Just as Jesus described it.

Matthew 7.24-27 KWL
24 “So everyone who hears these words of mine and does them
will be like a sensible man who builds his house on the bedrock.
25 The rain descended, rivers came, winds blew, and attacked that house.
It didn’t fall, for it had been founded on bedrock.
26 Everyone hearing these words of mine and doesn’t do them
will be like a stupid man who builds his house on the sand.
27 The rains descended, rivers came, winds blew, and attacked that house.
It fell, and its disaster was great.”
 
Luke 6.47-49 KWL
47 “Everyone coming to me, hearing my words, doing them: I’ll show you what it’s like.
48 It’s like a person building a house, who dug down and put a foundation on bedrock.
When the tide came, the river burst on that house,
and wasn’t strong enough to shake it, because it was well-built.
49 Those who hear, who don’t do:
It’s like a person building a house on land without a foundation.
The river burst on it, and next it collapsed.
The destruction of that house became great.”

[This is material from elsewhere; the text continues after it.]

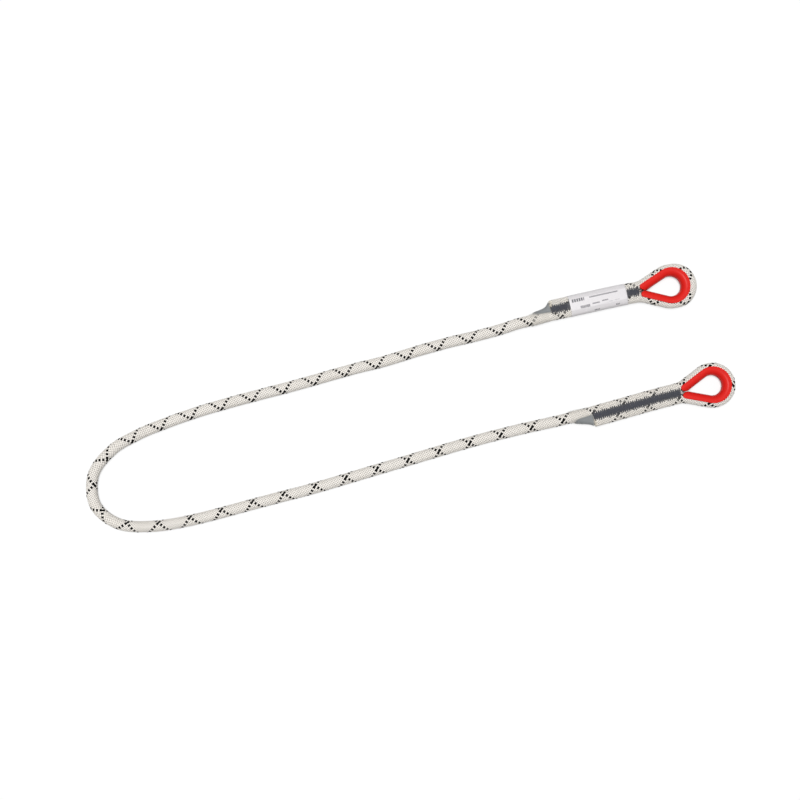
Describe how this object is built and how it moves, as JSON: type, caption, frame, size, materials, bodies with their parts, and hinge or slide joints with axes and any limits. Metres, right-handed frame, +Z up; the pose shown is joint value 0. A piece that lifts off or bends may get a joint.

Living faith produces fruit. Acts follow it. Obeying Jesus means we do stuff. We actually follow the Sermon on the Mount, instead of applaud it as a nice idealistic treatise. We take Jesus seriously enough to help him construct his kingdom, instead of sitting on the sidelines, watching others work, hoping it’ll all come together, yet doubting—and never really knowing—whether it will. We watch for ourselves as the kingdom happens before our eyes.

Storms come. Always do. But though rain comes down in buckets, the river smashes against us, and a tornado or two tries to rip the roof off, we won’t collapse. We can’t. We’ll have seen too much. We’ll have experienced too much. We won’t be able to explain our lives and achievements any other way than to say, “God was with me.”

You may think I’m exaggerating. I’m not. God is present when his kids obey him. He lets us see his presence for ourselves.

So look over the Sermon on the Mount. How should we apply it? How should we put it into action, instead of standing by and imagining kingdom come? How could we be salt and light to our world? How can we build on solid rock?